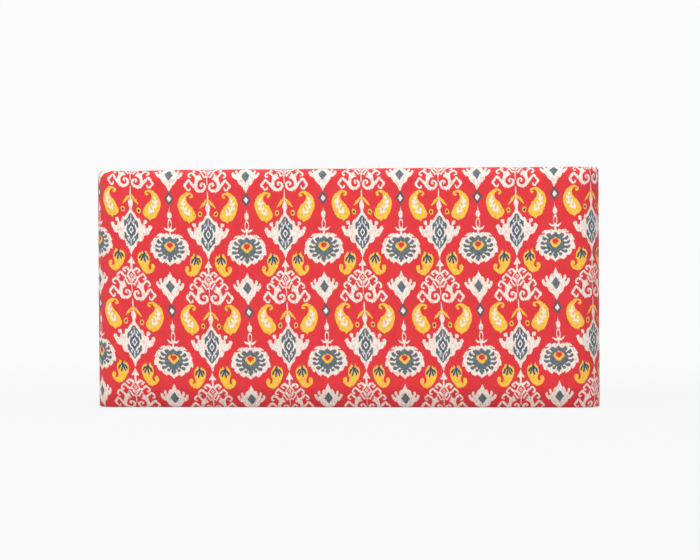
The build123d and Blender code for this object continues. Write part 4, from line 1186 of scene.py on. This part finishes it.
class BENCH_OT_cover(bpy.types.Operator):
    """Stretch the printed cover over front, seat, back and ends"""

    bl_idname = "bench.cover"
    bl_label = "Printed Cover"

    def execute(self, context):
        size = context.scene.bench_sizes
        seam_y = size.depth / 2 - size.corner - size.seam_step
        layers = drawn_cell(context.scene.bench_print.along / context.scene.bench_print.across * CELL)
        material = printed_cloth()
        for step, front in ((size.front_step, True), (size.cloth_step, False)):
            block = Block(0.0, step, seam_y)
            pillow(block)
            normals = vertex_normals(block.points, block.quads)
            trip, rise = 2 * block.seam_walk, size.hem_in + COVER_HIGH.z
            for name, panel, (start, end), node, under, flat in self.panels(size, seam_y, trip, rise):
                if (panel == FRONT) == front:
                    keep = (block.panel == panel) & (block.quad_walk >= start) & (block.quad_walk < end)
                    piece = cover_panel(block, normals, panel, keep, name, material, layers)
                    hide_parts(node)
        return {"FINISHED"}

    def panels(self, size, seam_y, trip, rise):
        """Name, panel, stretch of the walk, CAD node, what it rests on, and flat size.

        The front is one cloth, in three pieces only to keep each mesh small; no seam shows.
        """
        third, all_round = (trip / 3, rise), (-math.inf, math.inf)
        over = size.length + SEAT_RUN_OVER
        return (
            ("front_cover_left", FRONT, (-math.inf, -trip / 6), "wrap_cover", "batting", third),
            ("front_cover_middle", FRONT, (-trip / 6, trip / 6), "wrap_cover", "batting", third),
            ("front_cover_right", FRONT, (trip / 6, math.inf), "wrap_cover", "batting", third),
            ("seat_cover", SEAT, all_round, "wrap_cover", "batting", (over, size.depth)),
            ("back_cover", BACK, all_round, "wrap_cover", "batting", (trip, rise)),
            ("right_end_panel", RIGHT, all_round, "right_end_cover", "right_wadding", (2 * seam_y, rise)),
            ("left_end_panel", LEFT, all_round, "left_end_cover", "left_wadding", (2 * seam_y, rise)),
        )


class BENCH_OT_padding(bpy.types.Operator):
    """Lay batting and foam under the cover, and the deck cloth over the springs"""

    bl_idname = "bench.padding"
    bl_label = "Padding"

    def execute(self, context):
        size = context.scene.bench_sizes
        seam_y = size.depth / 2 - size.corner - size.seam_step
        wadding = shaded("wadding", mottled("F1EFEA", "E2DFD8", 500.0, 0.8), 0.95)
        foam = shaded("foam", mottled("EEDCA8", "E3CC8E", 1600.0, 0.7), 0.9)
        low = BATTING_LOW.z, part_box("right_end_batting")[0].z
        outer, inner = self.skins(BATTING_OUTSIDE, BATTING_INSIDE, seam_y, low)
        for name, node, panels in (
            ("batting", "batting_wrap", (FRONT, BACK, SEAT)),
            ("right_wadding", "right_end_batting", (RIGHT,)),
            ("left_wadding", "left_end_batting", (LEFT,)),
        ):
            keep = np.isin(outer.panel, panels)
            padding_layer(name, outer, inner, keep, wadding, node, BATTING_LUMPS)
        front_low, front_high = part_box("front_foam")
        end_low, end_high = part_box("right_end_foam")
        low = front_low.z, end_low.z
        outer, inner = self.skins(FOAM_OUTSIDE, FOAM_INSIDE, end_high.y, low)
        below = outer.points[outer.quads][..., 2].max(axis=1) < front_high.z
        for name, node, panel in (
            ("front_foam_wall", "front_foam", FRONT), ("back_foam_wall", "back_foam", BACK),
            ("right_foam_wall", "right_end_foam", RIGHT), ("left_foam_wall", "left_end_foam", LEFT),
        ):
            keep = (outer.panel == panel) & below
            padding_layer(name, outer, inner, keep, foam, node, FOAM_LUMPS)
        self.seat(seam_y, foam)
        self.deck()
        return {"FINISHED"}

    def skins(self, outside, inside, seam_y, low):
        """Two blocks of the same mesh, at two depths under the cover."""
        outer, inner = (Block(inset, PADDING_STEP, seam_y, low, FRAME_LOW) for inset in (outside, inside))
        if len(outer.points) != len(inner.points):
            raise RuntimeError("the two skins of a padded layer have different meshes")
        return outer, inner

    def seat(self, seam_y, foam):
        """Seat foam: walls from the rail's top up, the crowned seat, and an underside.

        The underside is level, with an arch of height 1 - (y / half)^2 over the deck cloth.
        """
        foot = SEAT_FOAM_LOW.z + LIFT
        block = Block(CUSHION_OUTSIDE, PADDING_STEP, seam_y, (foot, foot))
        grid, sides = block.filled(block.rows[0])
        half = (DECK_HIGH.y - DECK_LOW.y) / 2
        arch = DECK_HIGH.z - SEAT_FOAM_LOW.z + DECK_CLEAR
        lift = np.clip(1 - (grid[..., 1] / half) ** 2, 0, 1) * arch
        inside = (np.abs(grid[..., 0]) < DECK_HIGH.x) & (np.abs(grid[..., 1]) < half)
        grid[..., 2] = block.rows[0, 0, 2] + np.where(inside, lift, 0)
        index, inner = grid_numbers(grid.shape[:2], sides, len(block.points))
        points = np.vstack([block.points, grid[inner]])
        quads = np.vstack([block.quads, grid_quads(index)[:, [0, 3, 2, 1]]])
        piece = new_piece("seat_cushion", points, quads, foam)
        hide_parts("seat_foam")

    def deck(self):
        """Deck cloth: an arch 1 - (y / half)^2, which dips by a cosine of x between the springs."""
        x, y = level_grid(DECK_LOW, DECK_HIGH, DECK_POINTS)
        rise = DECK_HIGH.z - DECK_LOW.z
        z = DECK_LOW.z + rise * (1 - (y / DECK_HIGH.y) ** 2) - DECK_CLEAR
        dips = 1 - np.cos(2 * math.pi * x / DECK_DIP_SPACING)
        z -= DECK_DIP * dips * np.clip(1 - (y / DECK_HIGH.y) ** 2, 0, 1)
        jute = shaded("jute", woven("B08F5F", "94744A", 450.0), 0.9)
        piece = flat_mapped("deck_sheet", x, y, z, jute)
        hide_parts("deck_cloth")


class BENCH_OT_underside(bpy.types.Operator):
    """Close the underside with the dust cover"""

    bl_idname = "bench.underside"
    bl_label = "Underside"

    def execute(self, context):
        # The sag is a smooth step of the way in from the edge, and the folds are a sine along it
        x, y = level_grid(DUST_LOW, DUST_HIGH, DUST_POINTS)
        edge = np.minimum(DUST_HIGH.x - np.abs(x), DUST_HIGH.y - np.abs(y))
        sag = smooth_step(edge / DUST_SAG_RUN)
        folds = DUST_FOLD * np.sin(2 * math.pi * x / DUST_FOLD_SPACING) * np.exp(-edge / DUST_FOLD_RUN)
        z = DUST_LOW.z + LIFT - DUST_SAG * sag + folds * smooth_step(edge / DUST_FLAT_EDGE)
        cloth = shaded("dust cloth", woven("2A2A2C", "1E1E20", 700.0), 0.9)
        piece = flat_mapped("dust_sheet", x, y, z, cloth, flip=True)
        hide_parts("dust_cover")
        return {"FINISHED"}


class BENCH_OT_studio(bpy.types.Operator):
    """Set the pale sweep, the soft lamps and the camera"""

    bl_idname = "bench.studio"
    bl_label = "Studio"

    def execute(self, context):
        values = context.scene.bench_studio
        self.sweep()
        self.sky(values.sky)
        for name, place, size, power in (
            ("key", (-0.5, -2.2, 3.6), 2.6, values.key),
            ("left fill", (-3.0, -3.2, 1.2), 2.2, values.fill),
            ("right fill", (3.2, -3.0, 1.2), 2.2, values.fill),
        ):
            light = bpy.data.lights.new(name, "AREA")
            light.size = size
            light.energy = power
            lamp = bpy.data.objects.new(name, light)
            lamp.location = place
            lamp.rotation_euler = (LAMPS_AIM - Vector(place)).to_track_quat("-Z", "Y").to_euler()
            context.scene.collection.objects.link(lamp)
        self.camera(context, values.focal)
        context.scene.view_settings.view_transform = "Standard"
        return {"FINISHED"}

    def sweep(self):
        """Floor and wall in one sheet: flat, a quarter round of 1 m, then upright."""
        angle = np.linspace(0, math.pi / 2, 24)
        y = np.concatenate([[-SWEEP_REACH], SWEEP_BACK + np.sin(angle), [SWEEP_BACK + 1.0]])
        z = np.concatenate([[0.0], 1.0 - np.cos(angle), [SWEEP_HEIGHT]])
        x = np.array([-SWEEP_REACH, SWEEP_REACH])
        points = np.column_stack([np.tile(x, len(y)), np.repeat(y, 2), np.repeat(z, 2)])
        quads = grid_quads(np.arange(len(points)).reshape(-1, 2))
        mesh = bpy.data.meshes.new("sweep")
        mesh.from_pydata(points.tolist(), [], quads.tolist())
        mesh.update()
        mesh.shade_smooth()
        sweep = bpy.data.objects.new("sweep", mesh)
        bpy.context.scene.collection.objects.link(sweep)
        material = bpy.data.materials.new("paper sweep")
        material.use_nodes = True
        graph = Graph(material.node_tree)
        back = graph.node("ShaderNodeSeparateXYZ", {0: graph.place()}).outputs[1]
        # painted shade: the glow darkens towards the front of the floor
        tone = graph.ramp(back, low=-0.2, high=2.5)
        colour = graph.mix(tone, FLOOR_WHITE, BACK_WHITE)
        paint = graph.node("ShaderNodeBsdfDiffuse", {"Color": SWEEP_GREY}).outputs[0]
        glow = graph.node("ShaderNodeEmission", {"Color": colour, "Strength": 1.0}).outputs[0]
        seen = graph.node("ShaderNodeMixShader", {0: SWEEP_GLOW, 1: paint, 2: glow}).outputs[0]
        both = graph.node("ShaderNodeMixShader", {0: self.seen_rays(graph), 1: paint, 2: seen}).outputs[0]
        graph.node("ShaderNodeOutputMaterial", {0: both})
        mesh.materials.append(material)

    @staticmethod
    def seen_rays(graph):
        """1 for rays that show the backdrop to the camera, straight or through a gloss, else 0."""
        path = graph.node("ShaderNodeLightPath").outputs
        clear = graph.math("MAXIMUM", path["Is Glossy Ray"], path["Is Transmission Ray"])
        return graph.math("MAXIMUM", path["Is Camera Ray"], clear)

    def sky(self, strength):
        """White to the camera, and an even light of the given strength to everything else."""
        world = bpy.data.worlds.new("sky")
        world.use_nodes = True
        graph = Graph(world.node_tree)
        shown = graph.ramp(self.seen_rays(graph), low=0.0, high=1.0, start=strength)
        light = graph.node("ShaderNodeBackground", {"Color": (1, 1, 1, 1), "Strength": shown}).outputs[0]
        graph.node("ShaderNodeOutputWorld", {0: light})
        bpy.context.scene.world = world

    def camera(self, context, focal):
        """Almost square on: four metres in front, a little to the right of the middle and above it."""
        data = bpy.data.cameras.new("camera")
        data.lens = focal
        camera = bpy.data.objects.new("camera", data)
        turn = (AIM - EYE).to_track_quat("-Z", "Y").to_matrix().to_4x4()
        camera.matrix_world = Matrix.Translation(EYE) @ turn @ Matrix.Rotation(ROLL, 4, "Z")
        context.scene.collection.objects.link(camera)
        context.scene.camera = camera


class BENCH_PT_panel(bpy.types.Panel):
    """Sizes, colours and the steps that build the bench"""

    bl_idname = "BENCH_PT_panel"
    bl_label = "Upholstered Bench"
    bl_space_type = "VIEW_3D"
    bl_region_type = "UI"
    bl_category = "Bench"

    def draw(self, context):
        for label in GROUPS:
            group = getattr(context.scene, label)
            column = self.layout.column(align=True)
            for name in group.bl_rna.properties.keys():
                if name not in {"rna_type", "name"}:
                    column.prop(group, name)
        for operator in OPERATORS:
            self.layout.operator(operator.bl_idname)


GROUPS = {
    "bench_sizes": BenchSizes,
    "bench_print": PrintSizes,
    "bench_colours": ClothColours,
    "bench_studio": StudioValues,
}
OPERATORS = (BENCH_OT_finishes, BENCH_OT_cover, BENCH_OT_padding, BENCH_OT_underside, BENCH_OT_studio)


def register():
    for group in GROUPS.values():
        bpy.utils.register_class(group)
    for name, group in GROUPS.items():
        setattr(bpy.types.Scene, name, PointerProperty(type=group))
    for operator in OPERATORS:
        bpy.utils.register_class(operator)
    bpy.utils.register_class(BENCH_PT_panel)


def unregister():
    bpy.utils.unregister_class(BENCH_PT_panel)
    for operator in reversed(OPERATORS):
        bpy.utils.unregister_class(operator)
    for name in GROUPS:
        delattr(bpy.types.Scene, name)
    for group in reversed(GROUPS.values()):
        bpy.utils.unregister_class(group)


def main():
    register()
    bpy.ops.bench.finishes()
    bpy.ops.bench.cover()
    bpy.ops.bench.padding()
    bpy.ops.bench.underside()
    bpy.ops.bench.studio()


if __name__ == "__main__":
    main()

---

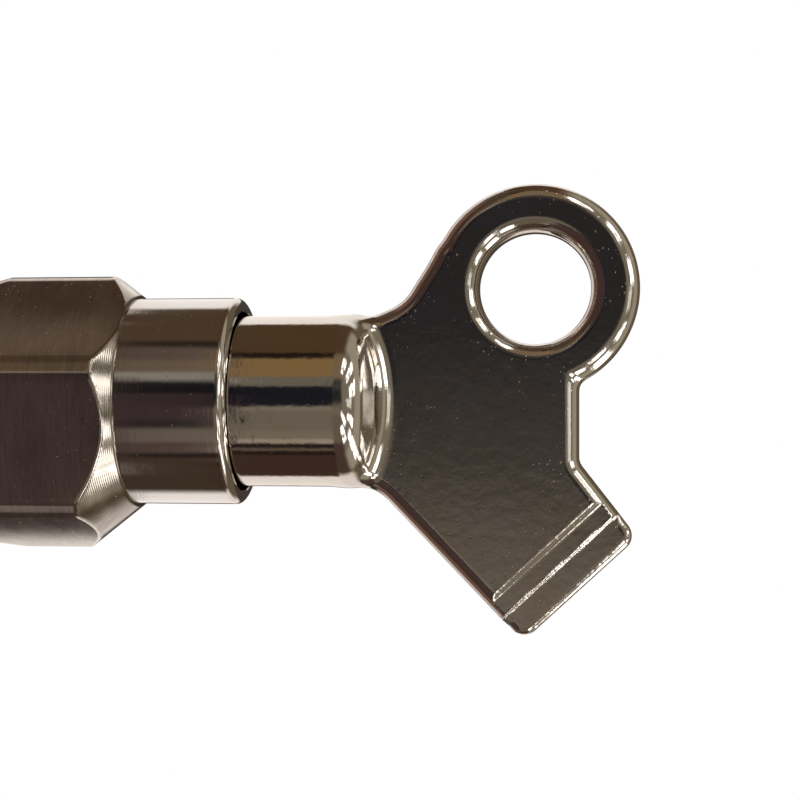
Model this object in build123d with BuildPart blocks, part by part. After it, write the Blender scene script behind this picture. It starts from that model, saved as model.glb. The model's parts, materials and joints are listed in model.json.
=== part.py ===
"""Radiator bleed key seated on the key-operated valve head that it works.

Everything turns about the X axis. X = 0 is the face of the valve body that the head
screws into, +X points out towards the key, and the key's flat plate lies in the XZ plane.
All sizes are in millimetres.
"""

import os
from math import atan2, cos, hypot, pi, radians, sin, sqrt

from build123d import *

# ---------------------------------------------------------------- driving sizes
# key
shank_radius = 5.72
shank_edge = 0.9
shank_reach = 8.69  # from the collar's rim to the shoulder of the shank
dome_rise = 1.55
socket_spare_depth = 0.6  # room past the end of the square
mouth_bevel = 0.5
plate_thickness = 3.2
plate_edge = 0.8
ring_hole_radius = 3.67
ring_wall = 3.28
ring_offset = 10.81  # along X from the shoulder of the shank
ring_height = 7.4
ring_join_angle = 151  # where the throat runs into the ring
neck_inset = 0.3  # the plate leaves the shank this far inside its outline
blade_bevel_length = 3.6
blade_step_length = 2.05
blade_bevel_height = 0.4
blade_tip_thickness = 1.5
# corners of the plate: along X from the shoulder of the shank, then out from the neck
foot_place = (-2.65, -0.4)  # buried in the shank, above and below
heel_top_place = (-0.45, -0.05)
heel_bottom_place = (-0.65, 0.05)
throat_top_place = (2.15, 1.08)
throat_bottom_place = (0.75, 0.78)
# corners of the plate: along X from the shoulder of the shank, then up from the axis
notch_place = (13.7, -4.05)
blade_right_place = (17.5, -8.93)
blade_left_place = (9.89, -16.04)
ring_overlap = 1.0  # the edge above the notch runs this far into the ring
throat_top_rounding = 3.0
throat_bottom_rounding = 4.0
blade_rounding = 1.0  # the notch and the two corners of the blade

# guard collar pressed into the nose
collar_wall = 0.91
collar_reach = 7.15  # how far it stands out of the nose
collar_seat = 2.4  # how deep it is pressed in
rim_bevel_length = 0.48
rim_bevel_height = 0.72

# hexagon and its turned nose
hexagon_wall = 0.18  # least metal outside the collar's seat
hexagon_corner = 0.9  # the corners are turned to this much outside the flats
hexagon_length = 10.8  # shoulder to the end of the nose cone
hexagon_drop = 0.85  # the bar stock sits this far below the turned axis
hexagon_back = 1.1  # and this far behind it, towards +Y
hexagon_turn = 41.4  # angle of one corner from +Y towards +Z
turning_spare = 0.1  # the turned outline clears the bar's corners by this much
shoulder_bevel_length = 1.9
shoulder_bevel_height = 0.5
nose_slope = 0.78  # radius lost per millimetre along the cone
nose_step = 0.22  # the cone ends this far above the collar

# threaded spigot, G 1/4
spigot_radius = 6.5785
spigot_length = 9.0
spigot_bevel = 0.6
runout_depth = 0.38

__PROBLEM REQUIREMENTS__
In the entries above, some lines may contain the string "behind"; report how many, without additional comment.

__THE OUTPUT__
2